■ **To do**:
Show all lines of the listing that hold the word "joints".

■ **Records excerpted from a collection**:
◇ ◇ ◇

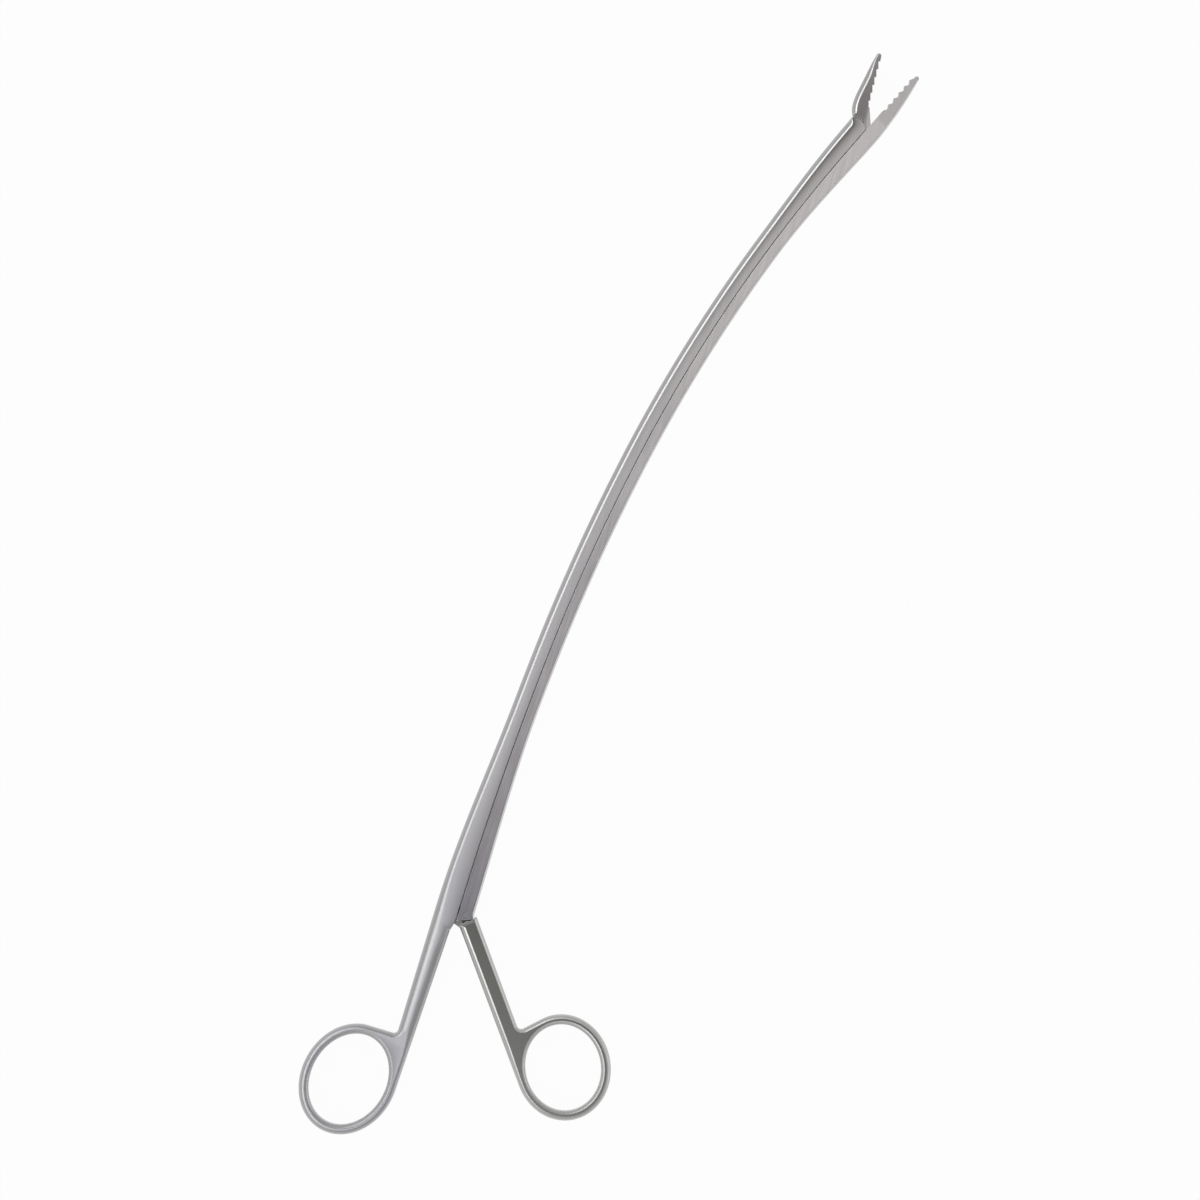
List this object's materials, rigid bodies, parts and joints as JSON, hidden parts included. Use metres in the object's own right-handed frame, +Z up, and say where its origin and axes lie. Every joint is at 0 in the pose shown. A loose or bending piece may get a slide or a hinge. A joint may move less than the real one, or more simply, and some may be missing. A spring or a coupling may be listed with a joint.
{
  "type": "chest tube passer",
  "caption": "Long curved surgical passer: two slim bars that slide along each other, a serrated jaw pair hinged at the tip and two finger ring handles at the near end.",
  "frame": {"origin": "underside of the outer bar, 12 mm ahead of the seam's near end and 3.1 mm to the outer side of the seam", "axes": "+X forward along the start of the seam, towards the jaws; +Y to the outer side of the curve; +Z up, out of the flat side"},
  "size_m": [0.3387, 0.0857, 0.0056],
  "materials": {
    "outer_steel": "satin",
    "inner_steel": "satin",
    "jaw_steel": "satin",
    "handle_steel": "satin",
    "pin_steel": "satin"
  },
  "bodies": {
    "outer": {"outer_bar": "outer_steel", "handle_pivot_pin": "pin_steel", "jaw_drive_pin": "pin_steel", "guide_stud_proximal": "pin_steel", "guide_stud_middle": "pin_steel", "guide_stud_distal": "pin_steel"},
    "slider": {"inner_bar": "inner_steel", "handle_drive_pin": "pin_steel", "jaw_pivot_pin": "pin_steel"},
    "handle": {"moving_handle": "handle_steel"},
    "jaw": {"moving_jaw": "jaw_steel"}
  },
  "joints": [
    {"name": "handle_pivot", "type": "hinge", "parent": "outer", "child": "handle", "pos_m": [-0.01225, -0.00135, 0.0028], "axis": [0, 0, -1], "range_deg": [0, 28.5]},
    {"name": "bar_travel", "type": "hinge", "parent": "outer", "child": "slider", "pos_m": [0.01249, -0.55944, 0.0028], "axis": [0, 0, 1], "range_deg": [0, 0.2161]},
    {"name": "jaw_pivot", "type": "hinge", "parent": "slider", "child": "jaw", "pos_m": [0.23285, -0.04996, 0.0028], "axis": [0, 0, -1], "range_deg": [0, 26.6]}
  ],
  "couplings": [
    {"joint": "bar_travel", "follows": "handle_pivot", "ratio": 0.00758},
    {"joint": "jaw_pivot", "follows": "handle_pivot", "ratio": 0.9333}
  ]
}
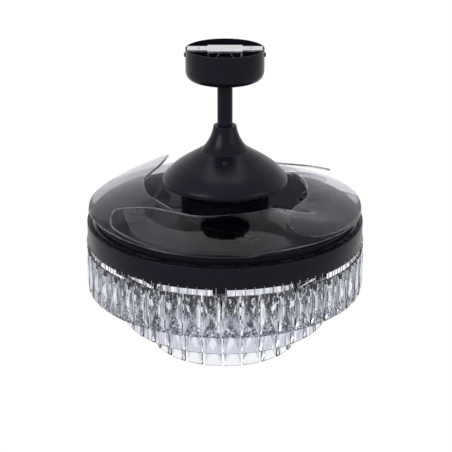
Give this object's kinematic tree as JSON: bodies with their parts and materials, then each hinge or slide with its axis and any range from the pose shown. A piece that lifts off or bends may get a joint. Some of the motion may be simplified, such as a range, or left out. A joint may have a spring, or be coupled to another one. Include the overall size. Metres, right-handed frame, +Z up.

◇ ◇ ◇

■ **Worked solution**:
List this object's materials, rigid bodies, parts and joints as JSON, hidden parts included. Use metres in the object's own right-handed frame, +Z up, and say where its origin and axes lie. Every joint is at 0 in the pose shown. A loose or bending piece may get a slide or a hinge. A joint may move less than the real one, or more simply, and some may be missing. A spring or a coupling may be listed with a joint.
  "joints": [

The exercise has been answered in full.